Whatever else there is no recent public polling that suggests either Steven Del Duca’s Liberals or Andrea Horwath’s New Democrats stand any serious chance of being the party with the most seats on election day. Premier Ford probably is on cruise control to winning in this sense, barring some very dramatic change over the next two weeks.

But could a Ford Conservative minority government work?

Premier Ford hard at work in his Queen’s Park office, March 20, 2020.

In June 2022 , however, it will almost certainly not be enough for the Ford Conservatives to just win the most seats. If the Research Co. poll released today is what finally happens, eg, they will also probably not win the at least 63 seats required for even a bare majority in the current 124-member legislature.

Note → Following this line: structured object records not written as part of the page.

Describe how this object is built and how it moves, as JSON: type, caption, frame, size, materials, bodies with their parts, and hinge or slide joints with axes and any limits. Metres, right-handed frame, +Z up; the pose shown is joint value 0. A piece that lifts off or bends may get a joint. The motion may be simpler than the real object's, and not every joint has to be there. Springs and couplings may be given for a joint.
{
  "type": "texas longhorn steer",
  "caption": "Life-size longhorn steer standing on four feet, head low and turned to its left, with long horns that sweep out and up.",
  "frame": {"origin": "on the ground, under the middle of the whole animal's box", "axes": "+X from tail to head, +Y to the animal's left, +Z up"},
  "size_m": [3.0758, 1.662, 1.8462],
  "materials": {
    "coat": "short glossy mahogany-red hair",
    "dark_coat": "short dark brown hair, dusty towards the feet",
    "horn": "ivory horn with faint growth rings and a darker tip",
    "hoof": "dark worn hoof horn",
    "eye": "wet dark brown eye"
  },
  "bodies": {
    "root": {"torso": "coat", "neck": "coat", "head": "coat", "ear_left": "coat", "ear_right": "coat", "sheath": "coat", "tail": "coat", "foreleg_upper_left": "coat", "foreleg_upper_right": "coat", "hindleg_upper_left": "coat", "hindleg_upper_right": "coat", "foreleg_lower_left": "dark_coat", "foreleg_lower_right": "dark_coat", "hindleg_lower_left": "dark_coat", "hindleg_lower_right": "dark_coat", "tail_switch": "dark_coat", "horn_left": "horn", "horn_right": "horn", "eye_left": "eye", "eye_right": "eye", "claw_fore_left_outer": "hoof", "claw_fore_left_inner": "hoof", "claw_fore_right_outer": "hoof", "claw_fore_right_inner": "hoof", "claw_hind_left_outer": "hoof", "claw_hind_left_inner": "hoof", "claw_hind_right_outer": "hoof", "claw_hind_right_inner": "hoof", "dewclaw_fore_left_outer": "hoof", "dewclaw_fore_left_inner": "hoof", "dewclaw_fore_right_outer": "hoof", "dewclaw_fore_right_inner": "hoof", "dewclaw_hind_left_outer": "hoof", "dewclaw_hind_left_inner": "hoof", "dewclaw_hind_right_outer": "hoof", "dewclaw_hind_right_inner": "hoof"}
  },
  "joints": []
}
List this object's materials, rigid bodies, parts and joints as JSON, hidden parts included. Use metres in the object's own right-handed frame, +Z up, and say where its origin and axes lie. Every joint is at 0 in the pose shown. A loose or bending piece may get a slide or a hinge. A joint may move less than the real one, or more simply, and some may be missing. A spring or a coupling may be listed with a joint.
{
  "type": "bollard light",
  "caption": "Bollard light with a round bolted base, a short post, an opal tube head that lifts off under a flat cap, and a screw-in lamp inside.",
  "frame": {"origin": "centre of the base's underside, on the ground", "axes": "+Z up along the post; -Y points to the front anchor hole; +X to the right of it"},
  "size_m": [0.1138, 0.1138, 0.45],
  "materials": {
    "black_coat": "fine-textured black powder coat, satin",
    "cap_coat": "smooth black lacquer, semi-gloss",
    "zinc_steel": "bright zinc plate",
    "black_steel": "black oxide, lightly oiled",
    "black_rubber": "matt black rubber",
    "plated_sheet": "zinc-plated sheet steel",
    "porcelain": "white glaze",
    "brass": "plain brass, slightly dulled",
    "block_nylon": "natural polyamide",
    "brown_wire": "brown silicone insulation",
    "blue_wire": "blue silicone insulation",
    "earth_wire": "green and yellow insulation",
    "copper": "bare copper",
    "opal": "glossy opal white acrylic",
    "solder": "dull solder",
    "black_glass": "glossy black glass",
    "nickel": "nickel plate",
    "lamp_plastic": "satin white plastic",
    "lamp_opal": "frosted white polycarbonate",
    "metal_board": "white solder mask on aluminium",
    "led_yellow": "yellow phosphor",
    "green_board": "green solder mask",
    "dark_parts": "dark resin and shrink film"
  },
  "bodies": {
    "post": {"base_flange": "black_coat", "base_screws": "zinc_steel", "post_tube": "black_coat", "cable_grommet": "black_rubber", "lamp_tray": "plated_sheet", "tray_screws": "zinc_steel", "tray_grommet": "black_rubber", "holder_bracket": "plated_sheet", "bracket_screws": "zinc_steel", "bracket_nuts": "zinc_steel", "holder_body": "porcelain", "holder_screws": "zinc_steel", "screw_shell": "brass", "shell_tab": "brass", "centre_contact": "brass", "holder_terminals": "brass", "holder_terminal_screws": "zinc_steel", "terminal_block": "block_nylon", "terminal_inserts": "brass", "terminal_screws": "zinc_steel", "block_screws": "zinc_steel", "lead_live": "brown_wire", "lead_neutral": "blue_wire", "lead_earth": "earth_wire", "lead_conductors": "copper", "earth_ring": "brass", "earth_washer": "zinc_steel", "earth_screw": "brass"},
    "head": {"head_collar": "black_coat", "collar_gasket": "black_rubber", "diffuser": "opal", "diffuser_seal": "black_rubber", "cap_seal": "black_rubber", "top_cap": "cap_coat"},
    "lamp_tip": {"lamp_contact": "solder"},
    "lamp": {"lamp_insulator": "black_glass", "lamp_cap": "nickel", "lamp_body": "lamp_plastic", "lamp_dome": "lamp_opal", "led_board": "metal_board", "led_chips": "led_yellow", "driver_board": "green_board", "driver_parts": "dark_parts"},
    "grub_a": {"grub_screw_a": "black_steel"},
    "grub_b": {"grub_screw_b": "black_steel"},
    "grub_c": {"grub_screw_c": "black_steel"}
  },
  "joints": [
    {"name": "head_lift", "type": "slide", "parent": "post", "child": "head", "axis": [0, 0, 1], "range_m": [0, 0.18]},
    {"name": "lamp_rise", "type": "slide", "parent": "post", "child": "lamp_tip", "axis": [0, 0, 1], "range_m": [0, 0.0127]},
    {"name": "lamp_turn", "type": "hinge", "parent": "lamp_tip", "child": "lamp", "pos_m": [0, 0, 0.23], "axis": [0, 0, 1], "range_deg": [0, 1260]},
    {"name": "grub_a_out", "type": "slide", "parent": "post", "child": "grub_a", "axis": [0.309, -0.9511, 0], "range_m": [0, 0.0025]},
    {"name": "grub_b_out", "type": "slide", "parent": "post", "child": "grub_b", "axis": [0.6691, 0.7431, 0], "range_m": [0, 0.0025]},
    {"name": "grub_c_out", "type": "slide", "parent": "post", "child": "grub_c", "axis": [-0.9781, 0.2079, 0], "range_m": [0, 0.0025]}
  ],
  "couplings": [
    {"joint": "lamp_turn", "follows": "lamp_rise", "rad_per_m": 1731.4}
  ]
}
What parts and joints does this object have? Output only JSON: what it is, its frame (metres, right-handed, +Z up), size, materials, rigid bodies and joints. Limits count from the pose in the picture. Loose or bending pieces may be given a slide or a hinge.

In these circumstances the best Doug Ford could do would be to continue as premier with a minority government. But as Mike Crawley at CBC News has just today pointed out : “To get a second term in office, Ford must win a majority. That’s because all of the opposition parties say they will not support a PC minority.”

Mr. Crawley has also admirably compiled a list of 17 of Ontario’s 124 current provincial ridings (or electoral districts as the officials now seem to say?). These are ridings especially important for a Ford majority government. On election night their fate will help decide whether the Ford Conservatives will manage to win a second majority of seats in the Assembly, when push comes to shove.

For further elucidation see Mike Crawley’s excellent article “Doug Ford’s path to another majority runs through these ridings … If Ontario election delivers minority, NDP, Liberals, Greens say they won’t prop up a PC government.”

17 ridings the Ford Conservatives need for a majority government

Liberal leader Steven Del Duca campaigns in his own Vaughan-Woodbridge riding in the vote-rich Greater Toronto Area, beyond the City of Toronto itself.

We are taking the liberty of posting the names of all 17 Mike Crawley ridings in alphabetical order, as a simple list that can be copied and then set between the beer and chips on election night, as a guide to how well Premier Ford is doing on the TV returns :

Ajax
Barrie-Springwater-Oro-Medonte
Brampton South
Brampton West
Brantford-Brant

Cambridge
Durham
Eglinton-Lawrence
Kitchener-Conestoga
Kitchener South-Hespeler

Mississauga-Malton
Ottawa West-Nepean
Peterborough-Kawartha
Sault Ste. Marie
Scarborough Centre

Scarborough-Rouge Park
Vaughan-Woodbridge

Concluding notes

Five of the seven candidates vying to become the next MPP for Peterborough-Kawartha gathered at the Lakefield Legion on May 10, 2022 for a two-hour debate hosted by the Peterborough and Kawartha Chamber of Commerce.

Very broadly, if the Ford Nation “Ontario PC s” are doing well in these ridings on election night, they are probably going to win a majority government.

If not they will likely enough remain the government until they meet the new Legislative Assembly, in which they do not command a majority of seats. And then Ontario could enter a period of possibly intriguing and possibly just annoying political hi-jinks, as who now knows just what ultimately unfolds?

Meanwhile, here are two final notes on the list. (1) The very last riding, Vaughan-Woodbridge, is where Liberal leader Steven Del Duca is running for his seat, which is apparently no sure thing!

And (2) Peterborough-Kawartha “has voted for the party that has won the most seats in every election since 1977.” Conservative Dave Smith won the riding in 2018. Keep a TV eye on this seat on the evening of June 2, to see if this particular Mr. Smith can hang onto this bellwether of Ontario political destiny since 1977, for majority government and Doug Ford.